Lee sells no products, and she often is hired by large companies to provide their workers with education on plans that are sold by very large institutions. "They aren't always great educators, but they're getting better. They definitely working at it," she says.

Of course, advisors can't very well fight an initiative that promises to be good for consumers simply because it might put them at a competitive disadvantage. Instead, the Financial Planning Association has given what Duane Thompson, its director of government relations, calls "qualified support.

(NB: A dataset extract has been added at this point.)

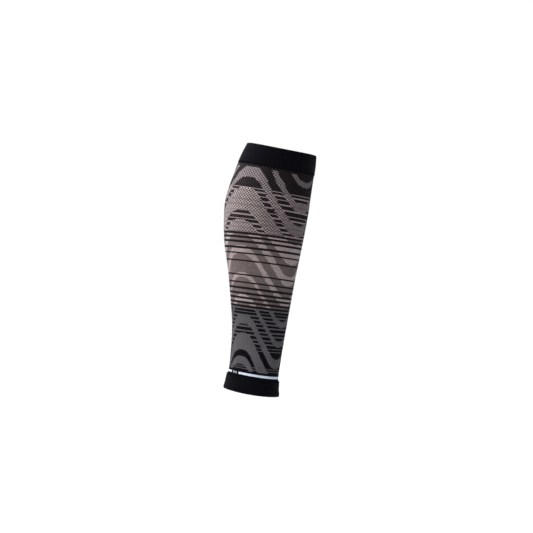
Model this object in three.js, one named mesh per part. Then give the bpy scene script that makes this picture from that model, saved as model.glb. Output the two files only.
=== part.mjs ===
// A calf compression sleeve: a seamless knitted tube, shaped by the lower leg that it is worn on.
// From the knee down it is an upper welt, the patterned knit body, a narrow band of courses that
// carries a contrasting stripe, and a lower welt. Each welt is a turned band of two layers that
// meet in a round fold at the rim, and its open edge is linked to the tube.
// Millimetres, +Z up the leg, +X towards the shin, -X towards the calf muscle.
// The origin is on the leg's axis, at the level where the calf is widest.
import * as THREE from 'three';
import { ParametricGeometry } from 'three/addons/geometries/ParametricGeometry.js';

// Lengths along the leg.
const sleeveLength = 335; // lower rim to upper rim
const calfHeight = 246; // lower rim to the widest level of the calf
const upperWeltHeight = 27;
const lowerWeltHeight = 21;
const stripeBandHeight = 9;

// The worn shape: how far the knit's outer face reaches from the leg's axis.
const calfBack = 67.7;
const calfFront = 47.1;
const calfSide = 53.5;
const ankleBack = 33.7;
const ankleFront = 35.6;
const ankleSide = 29;
const ringDip = 2; // how far the upper rim hangs lower at the leg's sides than at its front and back

// The fabric.
const knitWall = 1.1;
const upperWeltLayer = 1.0; // one of the two layers of the turned welt
const lowerWeltLayer = 1.3; // the lower welt is knitted from a thicker yarn
const foldGap = 0.3; // between a welt's two layers
const linkGap = 0.3; // between pieces that are linked edge to edge
const lowerWeltStandsOut = 1.5; // beyond the outer face of the knit

// Facets.
const sidesAround = 48;
const bodyRows = 19;
const weltRows = 3;
const bandRows = 1;
const foldSteps = 4; // round a welt's fold, from its outer face to its inner face

// The leg's sections. level is 0 at the lower rim, 1 where the calf is widest and 2 at the upper
// rim. back, front and side are 0 at the ankle's reach and 1 at the calf's. egg widens the back of
// a section and narrows its shin side, tilt lifts its shin side, in degrees, and dip is its share
// of ringDip.
const legSections = [
  { level: 0.0, back: 0.09, front: 0.22, side: 0.08, egg: -0.04, tilt: -2.2, dip: 0.8 },
  { level: 0.076, back: 0.024, front: 0.03, side: 0.02, egg: -0.06, tilt: -2.8, dip: 0.5 },
  { level: 0.123, back: 0.0, front: -0.03, side: 0.0, egg: -0.06, tilt: -1.5, dip: 0.2 },
  { level: 0.233, back: 0.02, front: 0.03, side: 0.016, egg: -0.05, tilt: 0.6, dip: 0.0 },
  { level: 0.369, back: 0.1, front: 0.15, side: 0.115, egg: 0.0, tilt: 0.7, dip: 0.0 },
  { level: 0.519, back: 0.315, front: 0.315, side: 0.32, egg: 0.04, tilt: -0.3, dip: -0.1 },
  { level: 0.67, back: 0.555, front: 0.5, side: 0.565, egg: 0.07, tilt: -0.1, dip: -0.4 },
  { level: 0.82, back: 0.835, front: 0.76, side: 0.81, egg: 0.08, tilt: 0.5, dip: -0.5 },
  { level: 1.0, back: 1.0, front: 1.0, side: 1.0, egg: 0.08, tilt: -1.4, dip: -0.3 },
  { level: 1.29, back: 0.925, front: 1.06, side: 0.99, egg: 0.07, tilt: -2.2, dip: 0.2 },
  { level: 1.5, back: 0.8, front: 1.083, side: 0.94, egg: 0.06, tilt: -2.6, dip: 0.45 },
  { level: 1.72, back: 0.65, front: 1.13, side: 0.88, egg: 0.05, tilt: -3.0, dip: 0.7 },
  { level: 2.0, back: 0.4, front: 1.083, side: 0.8, egg: 0.04, tilt: -3.6, dip: 1.0 },
];

const columns = ['back', 'front', 'side', 'egg', 'tilt', 'dip'];
const sectionCurve = new THREE.CubicInterpolant(
  legSections.map((row) => row.level),
  legSections.flatMap((row) => columns.map((column) => row[column])),
  columns.length,
);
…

As we've stated, we have qualifications for fully supporting a bill that might open up advice to other groups that may not be able to overcome their conflicts of interest."

In short, the FPA would like to limit the advice market to registered investment advisors. In a letter he sent to Congress last year, Thompson said the goal of making advice more accessible to employees is laudable. "However, since the primary ethics requirements of CFP practitioners and FPA members is to place the interest of the client ahead of the advisor-and this is not necessarily the case with other entities who might qualify as advisors in the legislation-we do not think the legislation will maintain investor protection."

Thompson also says that representatives from banks, insurers, broker-dealers and others who will be able to offer advice under the legislation are not fiduciaries and are not required to meet minimum competency standards, as investment advisors are. Also, it's unclear how the Department of Labor, which is responsible for enforcing ERISA, would be able to examine or regulate the variety and volume of entrants into the new pension advisory market. "Advice is a good goal," Thompson adds. "We just want to ensure that consumers are protected."